__WRITTEN TASK__: Below are some records. Reproduce them exactly from their first line through the line with "const SKIN = 0.9;", inclusive.

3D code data
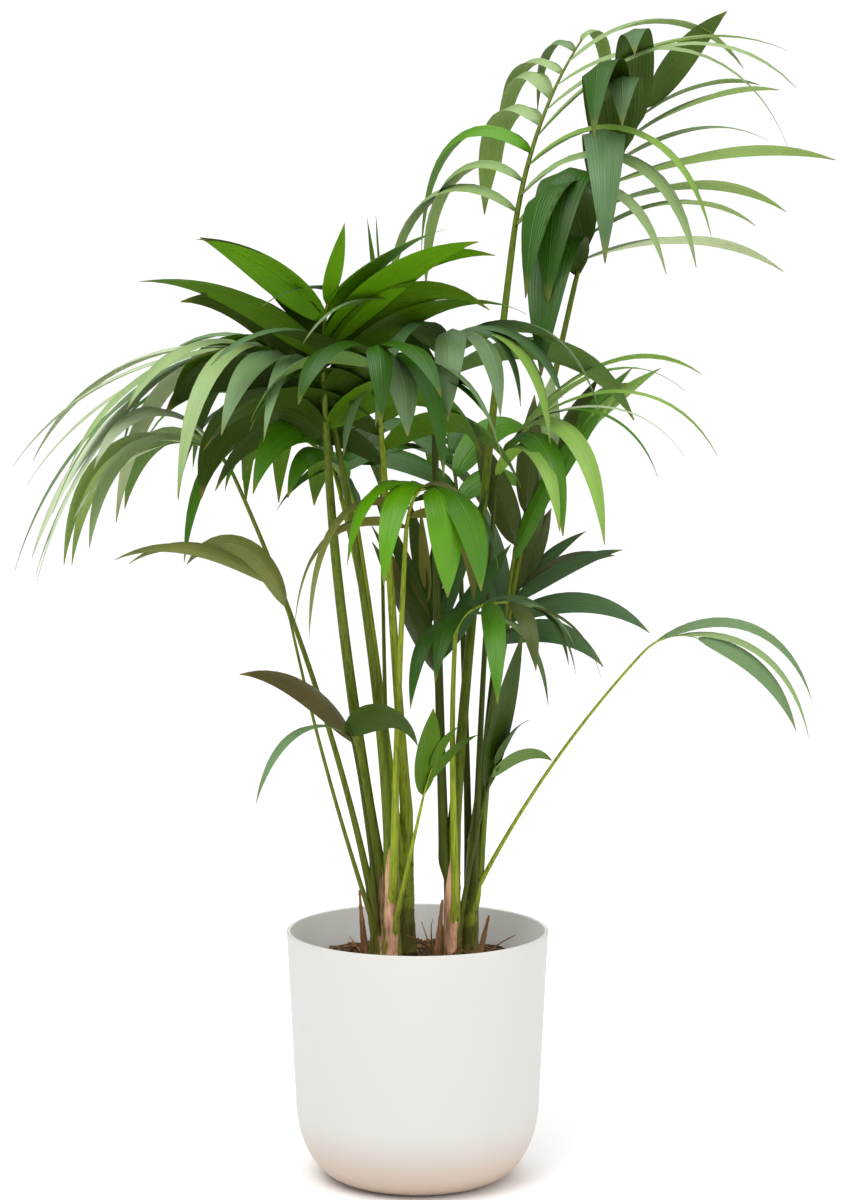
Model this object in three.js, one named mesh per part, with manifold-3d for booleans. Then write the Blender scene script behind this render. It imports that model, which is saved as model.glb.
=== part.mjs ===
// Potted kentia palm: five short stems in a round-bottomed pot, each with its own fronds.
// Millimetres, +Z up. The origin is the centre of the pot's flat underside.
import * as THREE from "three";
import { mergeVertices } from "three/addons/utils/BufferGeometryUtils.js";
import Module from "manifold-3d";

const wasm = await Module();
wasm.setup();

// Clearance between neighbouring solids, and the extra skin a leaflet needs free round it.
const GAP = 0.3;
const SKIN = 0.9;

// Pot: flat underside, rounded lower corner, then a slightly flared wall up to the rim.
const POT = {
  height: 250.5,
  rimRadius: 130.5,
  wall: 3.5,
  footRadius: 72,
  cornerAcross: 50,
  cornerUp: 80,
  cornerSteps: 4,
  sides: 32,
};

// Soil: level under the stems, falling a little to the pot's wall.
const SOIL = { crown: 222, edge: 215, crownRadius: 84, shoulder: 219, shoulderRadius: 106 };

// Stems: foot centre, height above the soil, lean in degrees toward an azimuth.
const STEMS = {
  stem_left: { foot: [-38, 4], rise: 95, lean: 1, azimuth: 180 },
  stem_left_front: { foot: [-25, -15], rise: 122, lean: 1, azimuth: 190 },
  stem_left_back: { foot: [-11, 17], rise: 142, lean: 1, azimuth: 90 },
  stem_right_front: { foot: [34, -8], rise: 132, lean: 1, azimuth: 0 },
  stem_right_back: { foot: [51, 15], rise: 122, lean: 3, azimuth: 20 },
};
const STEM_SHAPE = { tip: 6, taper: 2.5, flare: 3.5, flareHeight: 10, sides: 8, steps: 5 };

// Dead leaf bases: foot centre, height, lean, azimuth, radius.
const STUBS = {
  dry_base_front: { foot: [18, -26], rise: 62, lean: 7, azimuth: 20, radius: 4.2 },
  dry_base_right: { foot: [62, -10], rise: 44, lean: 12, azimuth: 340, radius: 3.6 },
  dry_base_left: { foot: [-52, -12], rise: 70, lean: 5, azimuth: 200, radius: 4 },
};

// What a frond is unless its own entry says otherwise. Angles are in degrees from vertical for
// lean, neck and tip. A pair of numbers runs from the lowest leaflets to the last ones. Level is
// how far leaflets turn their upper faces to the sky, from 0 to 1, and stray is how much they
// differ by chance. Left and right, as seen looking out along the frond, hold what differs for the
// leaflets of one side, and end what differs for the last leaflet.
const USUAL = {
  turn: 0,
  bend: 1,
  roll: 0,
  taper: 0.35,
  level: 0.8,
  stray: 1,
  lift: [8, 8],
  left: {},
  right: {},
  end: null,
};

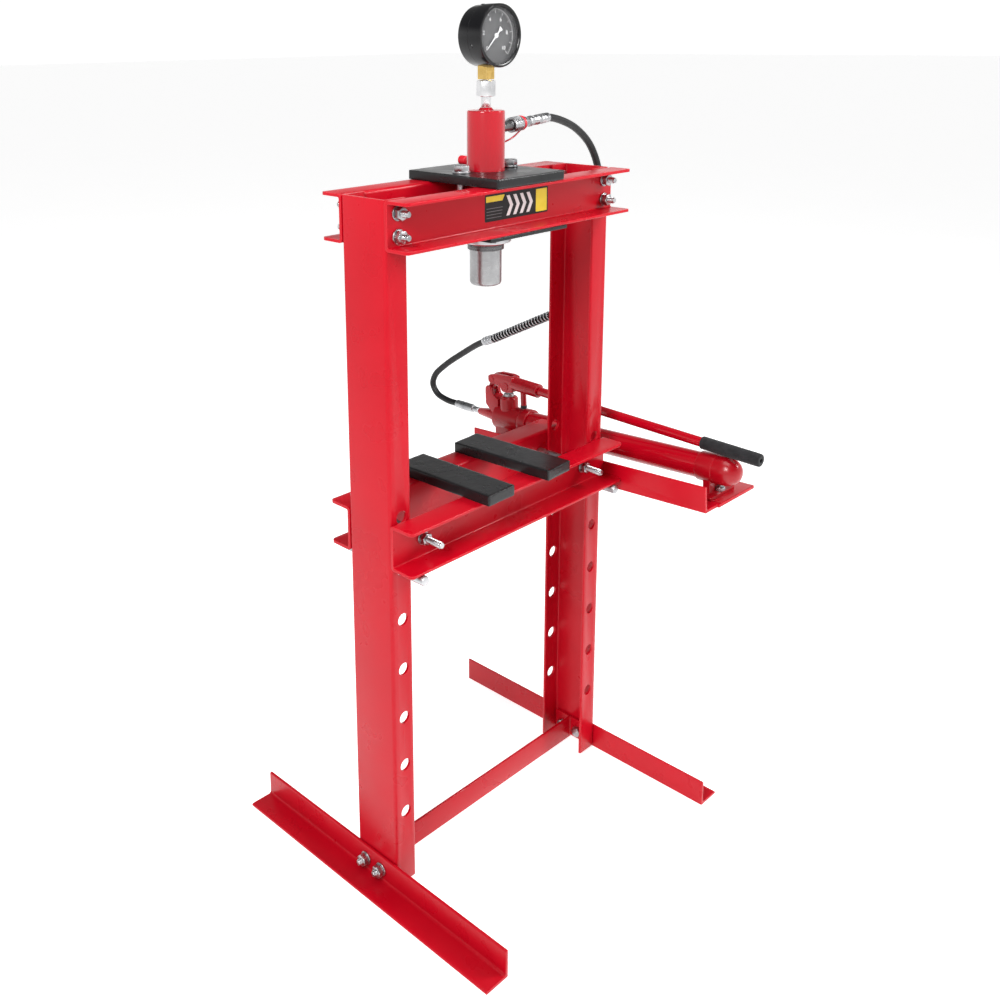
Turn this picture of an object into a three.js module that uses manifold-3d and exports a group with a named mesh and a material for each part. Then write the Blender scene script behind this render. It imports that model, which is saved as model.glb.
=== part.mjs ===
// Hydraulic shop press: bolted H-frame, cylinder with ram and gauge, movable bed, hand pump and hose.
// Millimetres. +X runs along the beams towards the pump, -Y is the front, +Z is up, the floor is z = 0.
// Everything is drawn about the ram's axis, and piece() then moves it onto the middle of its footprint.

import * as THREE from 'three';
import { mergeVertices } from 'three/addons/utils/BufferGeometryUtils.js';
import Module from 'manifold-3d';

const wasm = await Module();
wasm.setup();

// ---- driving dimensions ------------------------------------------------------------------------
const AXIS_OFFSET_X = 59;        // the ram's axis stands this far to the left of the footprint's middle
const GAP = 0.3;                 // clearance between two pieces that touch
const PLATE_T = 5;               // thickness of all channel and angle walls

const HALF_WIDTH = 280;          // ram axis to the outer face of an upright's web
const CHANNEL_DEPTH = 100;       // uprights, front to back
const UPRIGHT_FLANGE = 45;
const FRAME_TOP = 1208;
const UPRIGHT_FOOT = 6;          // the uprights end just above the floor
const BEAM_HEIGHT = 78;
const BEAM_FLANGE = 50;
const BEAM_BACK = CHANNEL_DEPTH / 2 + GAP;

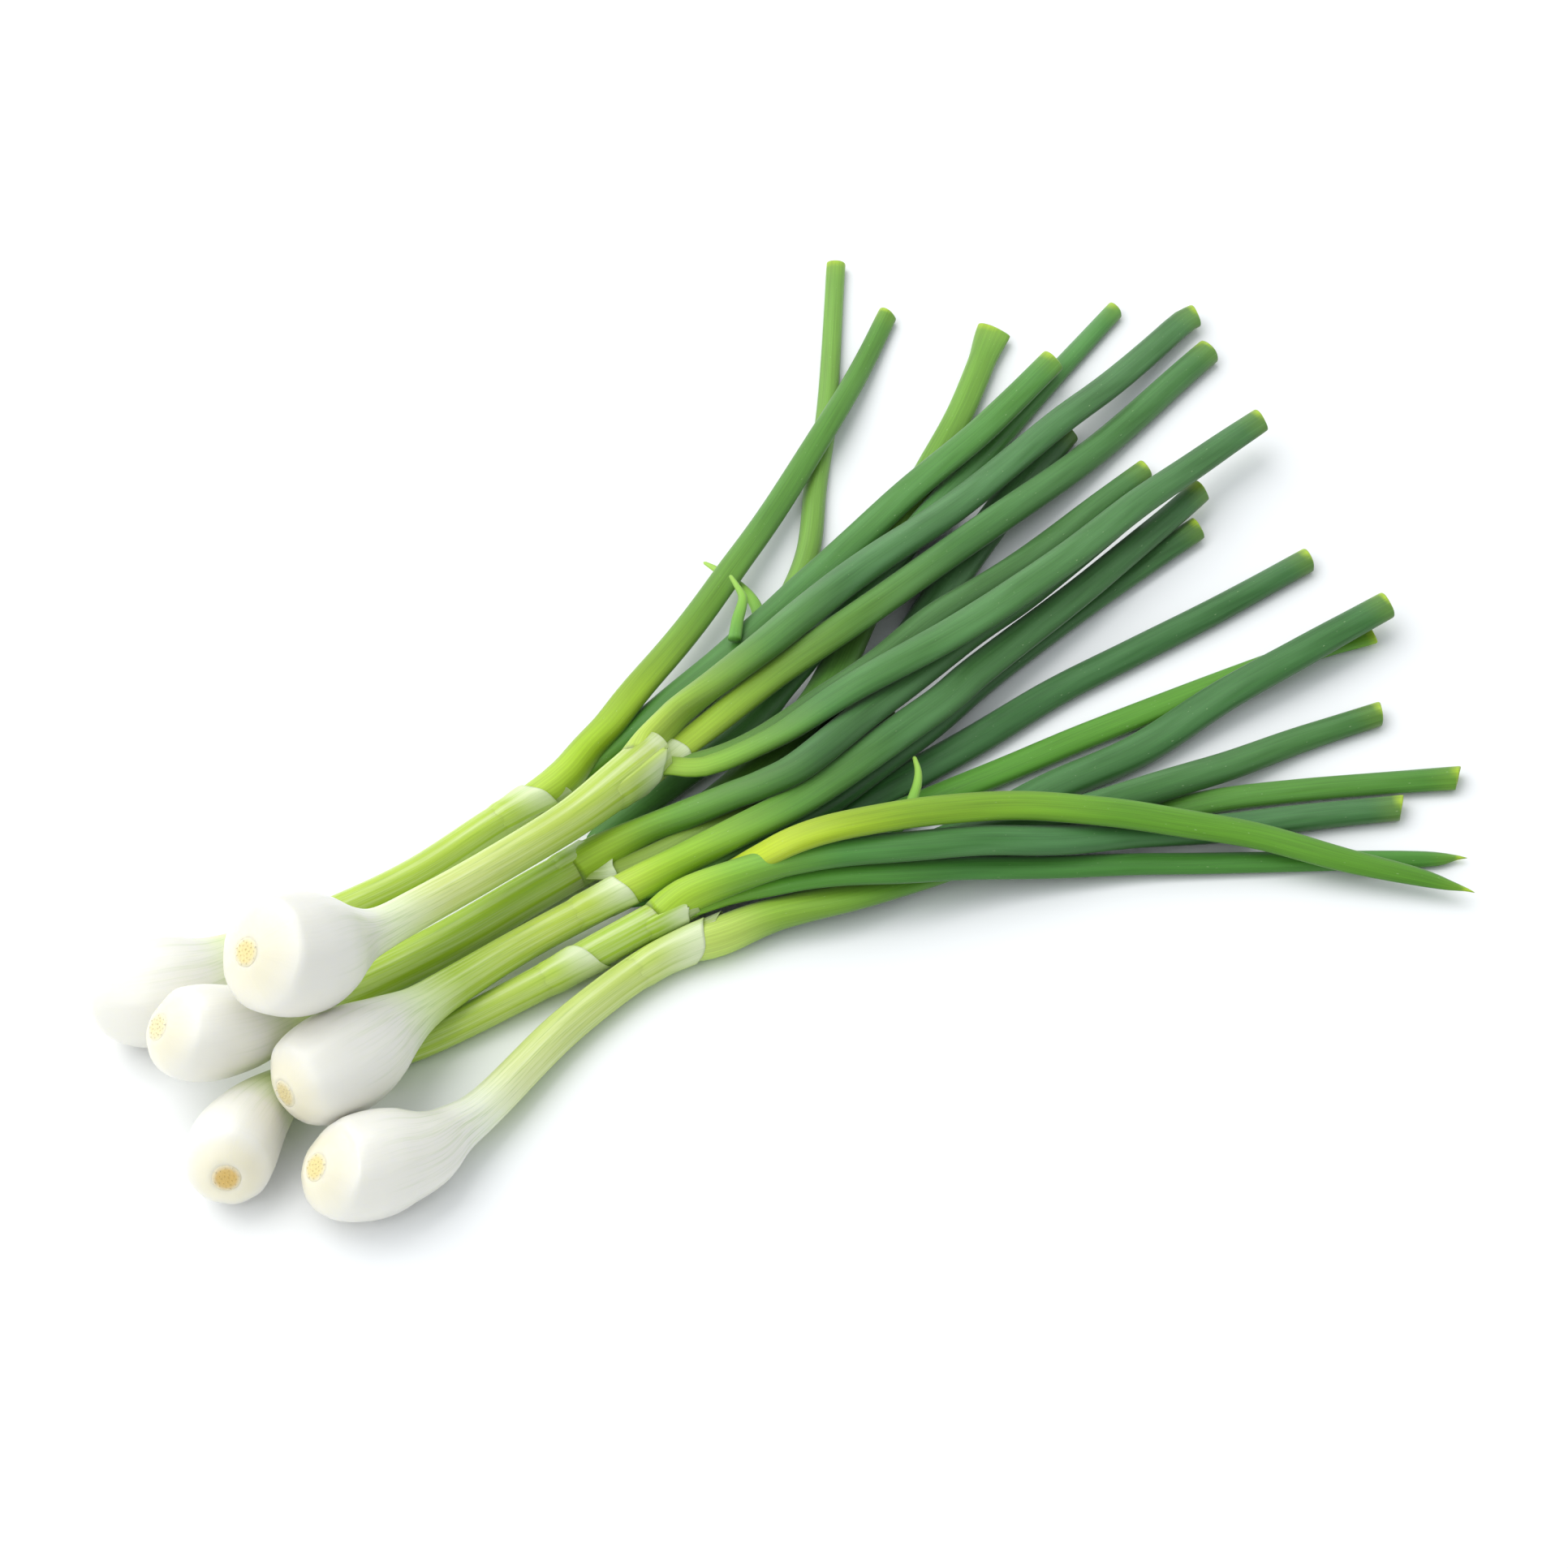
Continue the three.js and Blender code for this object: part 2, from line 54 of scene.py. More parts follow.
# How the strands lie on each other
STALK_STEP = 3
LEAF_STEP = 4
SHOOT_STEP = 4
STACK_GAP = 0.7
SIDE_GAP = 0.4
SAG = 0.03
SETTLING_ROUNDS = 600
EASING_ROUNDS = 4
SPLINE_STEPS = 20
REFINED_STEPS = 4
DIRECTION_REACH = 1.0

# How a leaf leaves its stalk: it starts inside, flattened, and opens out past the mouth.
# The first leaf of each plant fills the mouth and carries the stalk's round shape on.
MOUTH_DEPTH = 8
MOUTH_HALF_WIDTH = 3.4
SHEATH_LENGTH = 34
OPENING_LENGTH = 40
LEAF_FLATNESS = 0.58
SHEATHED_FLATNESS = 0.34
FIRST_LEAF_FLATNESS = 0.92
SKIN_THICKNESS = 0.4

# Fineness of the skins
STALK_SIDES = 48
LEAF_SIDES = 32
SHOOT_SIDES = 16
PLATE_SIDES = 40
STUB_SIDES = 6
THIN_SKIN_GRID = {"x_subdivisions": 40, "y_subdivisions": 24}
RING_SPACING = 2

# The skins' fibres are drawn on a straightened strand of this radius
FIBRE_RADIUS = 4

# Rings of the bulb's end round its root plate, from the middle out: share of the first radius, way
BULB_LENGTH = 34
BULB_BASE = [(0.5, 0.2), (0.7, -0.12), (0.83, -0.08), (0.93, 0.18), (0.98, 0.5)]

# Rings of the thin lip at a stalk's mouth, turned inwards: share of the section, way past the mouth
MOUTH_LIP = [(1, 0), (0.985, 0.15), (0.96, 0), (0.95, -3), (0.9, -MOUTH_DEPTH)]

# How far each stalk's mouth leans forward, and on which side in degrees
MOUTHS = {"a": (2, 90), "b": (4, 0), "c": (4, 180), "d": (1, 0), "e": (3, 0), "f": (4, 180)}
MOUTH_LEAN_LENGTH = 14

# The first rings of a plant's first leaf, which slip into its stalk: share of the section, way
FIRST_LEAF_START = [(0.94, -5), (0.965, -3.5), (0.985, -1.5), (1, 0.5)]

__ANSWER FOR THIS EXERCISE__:
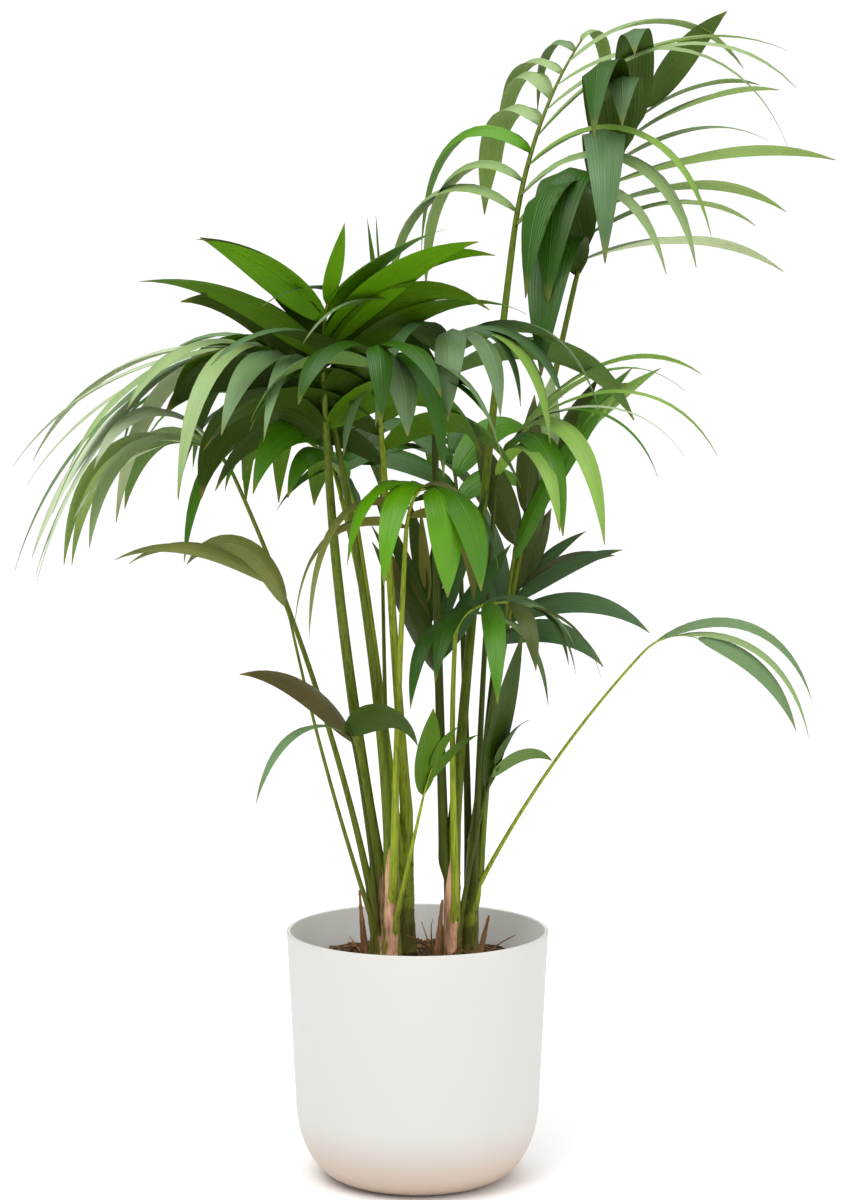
Model this object in three.js, one named mesh per part, with manifold-3d for booleans. Then write the Blender scene script behind this render. It imports that model, which is saved as model.glb.
=== part.mjs ===
// Potted kentia palm: five short stems in a round-bottomed pot, each with its own fronds.
// Millimetres, +Z up. The origin is the centre of the pot's flat underside.
import * as THREE from "three";
import { mergeVertices } from "three/addons/utils/BufferGeometryUtils.js";
import Module from "manifold-3d";

const wasm = await Module();
wasm.setup();

// Clearance between neighbouring solids, and the extra skin a leaflet needs free round it.
const GAP = 0.3;
const SKIN = 0.9;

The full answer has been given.